Information given |
-- -- --

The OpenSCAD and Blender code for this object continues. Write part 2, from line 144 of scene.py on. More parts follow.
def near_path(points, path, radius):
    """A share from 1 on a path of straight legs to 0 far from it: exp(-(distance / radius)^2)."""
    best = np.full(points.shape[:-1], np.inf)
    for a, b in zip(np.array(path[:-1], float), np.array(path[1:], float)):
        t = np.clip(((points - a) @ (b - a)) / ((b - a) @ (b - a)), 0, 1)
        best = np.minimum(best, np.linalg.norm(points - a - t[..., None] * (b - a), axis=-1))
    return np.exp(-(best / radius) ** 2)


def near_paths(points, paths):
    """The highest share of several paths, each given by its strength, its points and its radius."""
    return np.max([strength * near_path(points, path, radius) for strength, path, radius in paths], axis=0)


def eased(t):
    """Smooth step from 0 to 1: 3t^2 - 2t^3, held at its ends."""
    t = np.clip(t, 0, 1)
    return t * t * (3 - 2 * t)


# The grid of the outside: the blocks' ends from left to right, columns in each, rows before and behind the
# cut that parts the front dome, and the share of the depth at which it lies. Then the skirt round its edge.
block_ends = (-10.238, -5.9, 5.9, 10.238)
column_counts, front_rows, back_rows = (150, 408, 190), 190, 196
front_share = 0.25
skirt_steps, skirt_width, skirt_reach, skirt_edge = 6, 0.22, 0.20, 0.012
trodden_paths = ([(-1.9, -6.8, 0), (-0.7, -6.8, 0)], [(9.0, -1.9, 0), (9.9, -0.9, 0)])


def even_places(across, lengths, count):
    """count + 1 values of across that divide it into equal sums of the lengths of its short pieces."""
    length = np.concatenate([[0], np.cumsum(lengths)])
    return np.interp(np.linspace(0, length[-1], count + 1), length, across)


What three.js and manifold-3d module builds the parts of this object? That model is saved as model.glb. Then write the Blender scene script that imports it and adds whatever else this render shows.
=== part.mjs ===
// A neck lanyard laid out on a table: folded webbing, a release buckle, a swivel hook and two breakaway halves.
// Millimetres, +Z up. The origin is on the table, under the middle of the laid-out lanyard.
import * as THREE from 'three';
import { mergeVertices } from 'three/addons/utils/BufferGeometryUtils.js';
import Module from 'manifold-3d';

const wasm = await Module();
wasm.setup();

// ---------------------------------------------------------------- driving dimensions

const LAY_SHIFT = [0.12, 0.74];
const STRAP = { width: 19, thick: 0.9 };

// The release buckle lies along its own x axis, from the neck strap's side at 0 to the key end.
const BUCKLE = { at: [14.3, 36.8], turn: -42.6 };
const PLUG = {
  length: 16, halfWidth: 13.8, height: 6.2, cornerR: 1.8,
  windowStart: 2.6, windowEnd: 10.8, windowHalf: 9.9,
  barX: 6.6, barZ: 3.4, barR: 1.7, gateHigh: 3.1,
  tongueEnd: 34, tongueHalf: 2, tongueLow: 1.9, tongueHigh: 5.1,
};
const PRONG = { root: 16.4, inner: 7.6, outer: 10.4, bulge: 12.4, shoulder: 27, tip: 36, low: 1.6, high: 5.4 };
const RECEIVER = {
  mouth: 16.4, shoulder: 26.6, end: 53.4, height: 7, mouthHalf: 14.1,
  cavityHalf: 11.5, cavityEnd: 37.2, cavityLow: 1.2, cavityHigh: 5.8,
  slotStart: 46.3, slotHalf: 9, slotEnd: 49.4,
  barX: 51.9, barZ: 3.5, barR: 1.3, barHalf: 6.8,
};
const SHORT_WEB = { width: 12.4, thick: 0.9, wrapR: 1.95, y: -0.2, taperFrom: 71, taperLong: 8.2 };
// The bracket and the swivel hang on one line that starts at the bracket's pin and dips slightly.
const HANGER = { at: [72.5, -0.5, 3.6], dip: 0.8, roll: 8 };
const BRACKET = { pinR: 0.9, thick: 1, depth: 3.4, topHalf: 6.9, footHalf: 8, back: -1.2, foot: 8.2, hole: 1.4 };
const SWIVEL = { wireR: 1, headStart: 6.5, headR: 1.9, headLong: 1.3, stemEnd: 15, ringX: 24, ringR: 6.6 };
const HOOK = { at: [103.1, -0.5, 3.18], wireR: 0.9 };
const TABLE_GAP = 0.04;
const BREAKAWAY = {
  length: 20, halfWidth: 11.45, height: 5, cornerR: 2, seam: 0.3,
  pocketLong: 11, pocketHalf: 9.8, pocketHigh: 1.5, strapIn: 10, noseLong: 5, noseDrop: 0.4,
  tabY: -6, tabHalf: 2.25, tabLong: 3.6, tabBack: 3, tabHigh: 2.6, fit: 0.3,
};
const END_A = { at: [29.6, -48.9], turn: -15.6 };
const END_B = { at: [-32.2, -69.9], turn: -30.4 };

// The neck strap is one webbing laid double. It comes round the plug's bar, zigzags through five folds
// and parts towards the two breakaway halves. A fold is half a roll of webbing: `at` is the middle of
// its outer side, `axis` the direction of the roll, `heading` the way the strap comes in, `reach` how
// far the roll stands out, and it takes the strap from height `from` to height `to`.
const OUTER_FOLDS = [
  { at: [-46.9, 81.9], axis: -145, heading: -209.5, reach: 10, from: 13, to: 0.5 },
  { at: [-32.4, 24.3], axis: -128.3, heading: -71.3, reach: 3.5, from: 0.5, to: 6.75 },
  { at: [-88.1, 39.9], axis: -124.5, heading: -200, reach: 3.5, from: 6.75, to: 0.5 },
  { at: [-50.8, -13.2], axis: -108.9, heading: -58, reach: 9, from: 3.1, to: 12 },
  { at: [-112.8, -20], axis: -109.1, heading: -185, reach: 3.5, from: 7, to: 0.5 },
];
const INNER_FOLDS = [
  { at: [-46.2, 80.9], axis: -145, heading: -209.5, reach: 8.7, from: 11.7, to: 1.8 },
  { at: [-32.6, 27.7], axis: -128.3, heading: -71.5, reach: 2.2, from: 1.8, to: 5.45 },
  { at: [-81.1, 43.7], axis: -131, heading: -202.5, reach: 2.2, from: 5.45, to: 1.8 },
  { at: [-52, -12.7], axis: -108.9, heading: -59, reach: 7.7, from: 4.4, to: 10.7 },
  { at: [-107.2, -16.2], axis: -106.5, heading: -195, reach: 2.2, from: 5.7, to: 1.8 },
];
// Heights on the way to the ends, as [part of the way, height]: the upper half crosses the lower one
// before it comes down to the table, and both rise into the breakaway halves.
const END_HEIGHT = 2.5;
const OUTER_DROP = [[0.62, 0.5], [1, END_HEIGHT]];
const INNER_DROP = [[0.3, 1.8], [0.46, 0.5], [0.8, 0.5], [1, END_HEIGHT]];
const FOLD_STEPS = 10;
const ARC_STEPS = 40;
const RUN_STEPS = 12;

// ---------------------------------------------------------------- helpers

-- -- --

Written exercise | Return all of the data precisely as it appears.

Written response |
The OpenSCAD and Blender code for this object continues. Write part 2, from line 144 of scene.py on. More parts follow.
def near_path(points, path, radius):
    """A share from 1 on a path of straight legs to 0 far from it: exp(-(distance / radius)^2)."""
    best = np.full(points.shape[:-1], np.inf)
    for a, b in zip(np.array(path[:-1], float), np.array(path[1:], float)):
        t = np.clip(((points - a) @ (b - a)) / ((b - a) @ (b - a)), 0, 1)
        best = np.minimum(best, np.linalg.norm(points - a - t[..., None] * (b - a), axis=-1))
    return np.exp(-(best / radius) ** 2)


def near_paths(points, paths):
    """The highest share of several paths, each given by its strength, its points and its radius."""
    return np.max([strength * near_path(points, path, radius) for strength, path, radius in paths], axis=0)


def eased(t):
    """Smooth step from 0 to 1: 3t^2 - 2t^3, held at its ends."""
    t = np.clip(t, 0, 1)
    return t * t * (3 - 2 * t)


# The grid of the outside: the blocks' ends from left to right, columns in each, rows before and behind the
# cut that parts the front dome, and the share of the depth at which it lies. Then the skirt round its edge.
block_ends = (-10.238, -5.9, 5.9, 10.238)
column_counts, front_rows, back_rows = (150, 408, 190), 190, 196
front_share = 0.25
skirt_steps, skirt_width, skirt_reach, skirt_edge = 6, 0.22, 0.20, 0.012
trodden_paths = ([(-1.9, -6.8, 0), (-0.7, -6.8, 0)], [(9.0, -1.9, 0), (9.9, -0.9, 0)])


def even_places(across, lengths, count):
    """count + 1 values of across that divide it into equal sums of the lengths of its short pieces."""
    length = np.concatenate([[0], np.cumsum(lengths)])
    return np.interp(np.linspace(0, length[-1], count + 1), length, across)


What three.js and manifold-3d module builds the parts of this object? That model is saved as model.glb. Then write the Blender scene script that imports it and adds whatever else this render shows.
=== part.mjs ===
// A neck lanyard laid out on a table: folded webbing, a release buckle, a swivel hook and two breakaway halves.
// Millimetres, +Z up. The origin is on the table, under the middle of the laid-out lanyard.
import * as THREE from 'three';
import { mergeVertices } from 'three/addons/utils/BufferGeometryUtils.js';
import Module from 'manifold-3d';

const wasm = await Module();
wasm.setup();

// ---------------------------------------------------------------- driving dimensions

const LAY_SHIFT = [0.12, 0.74];
const STRAP = { width: 19, thick: 0.9 };

// The release buckle lies along its own x axis, from the neck strap's side at 0 to the key end.
const BUCKLE = { at: [14.3, 36.8], turn: -42.6 };
const PLUG = {
  length: 16, halfWidth: 13.8, height: 6.2, cornerR: 1.8,
  windowStart: 2.6, windowEnd: 10.8, windowHalf: 9.9,
  barX: 6.6, barZ: 3.4, barR: 1.7, gateHigh: 3.1,
  tongueEnd: 34, tongueHalf: 2, tongueLow: 1.9, tongueHigh: 5.1,
};
const PRONG = { root: 16.4, inner: 7.6, outer: 10.4, bulge: 12.4, shoulder: 27, tip: 36, low: 1.6, high: 5.4 };
const RECEIVER = {
  mouth: 16.4, shoulder: 26.6, end: 53.4, height: 7, mouthHalf: 14.1,
  cavityHalf: 11.5, cavityEnd: 37.2, cavityLow: 1.2, cavityHigh: 5.8,
  slotStart: 46.3, slotHalf: 9, slotEnd: 49.4,
  barX: 51.9, barZ: 3.5, barR: 1.3, barHalf: 6.8,
};
const SHORT_WEB = { width: 12.4, thick: 0.9, wrapR: 1.95, y: -0.2, taperFrom: 71, taperLong: 8.2 };
// The bracket and the swivel hang on one line that starts at the bracket's pin and dips slightly.
const HANGER = { at: [72.5, -0.5, 3.6], dip: 0.8, roll: 8 };
const BRACKET = { pinR: 0.9, thick: 1, depth: 3.4, topHalf: 6.9, footHalf: 8, back: -1.2, foot: 8.2, hole: 1.4 };
const SWIVEL = { wireR: 1, headStart: 6.5, headR: 1.9, headLong: 1.3, stemEnd: 15, ringX: 24, ringR: 6.6 };
const HOOK = { at: [103.1, -0.5, 3.18], wireR: 0.9 };
const TABLE_GAP = 0.04;
const BREAKAWAY = {
  length: 20, halfWidth: 11.45, height: 5, cornerR: 2, seam: 0.3,
  pocketLong: 11, pocketHalf: 9.8, pocketHigh: 1.5, strapIn: 10, noseLong: 5, noseDrop: 0.4,
  tabY: -6, tabHalf: 2.25, tabLong: 3.6, tabBack: 3, tabHigh: 2.6, fit: 0.3,
};
const END_A = { at: [29.6, -48.9], turn: -15.6 };
const END_B = { at: [-32.2, -69.9], turn: -30.4 };

// The neck strap is one webbing laid double. It comes round the plug's bar, zigzags through five folds
// and parts towards the two breakaway halves. A fold is half a roll of webbing: `at` is the middle of
// its outer side, `axis` the direction of the roll, `heading` the way the strap comes in, `reach` how
// far the roll stands out, and it takes the strap from height `from` to height `to`.
const OUTER_FOLDS = [
  { at: [-46.9, 81.9], axis: -145, heading: -209.5, reach: 10, from: 13, to: 0.5 },
  { at: [-32.4, 24.3], axis: -128.3, heading: -71.3, reach: 3.5, from: 0.5, to: 6.75 },
  { at: [-88.1, 39.9], axis: -124.5, heading: -200, reach: 3.5, from: 6.75, to: 0.5 },
  { at: [-50.8, -13.2], axis: -108.9, heading: -58, reach: 9, from: 3.1, to: 12 },
  { at: [-112.8, -20], axis: -109.1, heading: -185, reach: 3.5, from: 7, to: 0.5 },
];
const INNER_FOLDS = [
  { at: [-46.2, 80.9], axis: -145, heading: -209.5, reach: 8.7, from: 11.7, to: 1.8 },
  { at: [-32.6, 27.7], axis: -128.3, heading: -71.5, reach: 2.2, from: 1.8, to: 5.45 },
  { at: [-81.1, 43.7], axis: -131, heading: -202.5, reach: 2.2, from: 5.45, to: 1.8 },
  { at: [-52, -12.7], axis: -108.9, heading: -59, reach: 7.7, from: 4.4, to: 10.7 },
  { at: [-107.2, -16.2], axis: -106.5, heading: -195, reach: 2.2, from: 5.7, to: 1.8 },
];
// Heights on the way to the ends, as [part of the way, height]: the upper half crosses the lower one
// before it comes down to the table, and both rise into the breakaway halves.
const END_HEIGHT = 2.5;
const OUTER_DROP = [[0.62, 0.5], [1, END_HEIGHT]];
const INNER_DROP = [[0.3, 1.8], [0.46, 0.5], [0.8, 0.5], [1, END_HEIGHT]];
const FOLD_STEPS = 10;
const ARC_STEPS = 40;
const RUN_STEPS = 12;

// ---------------------------------------------------------------- helpers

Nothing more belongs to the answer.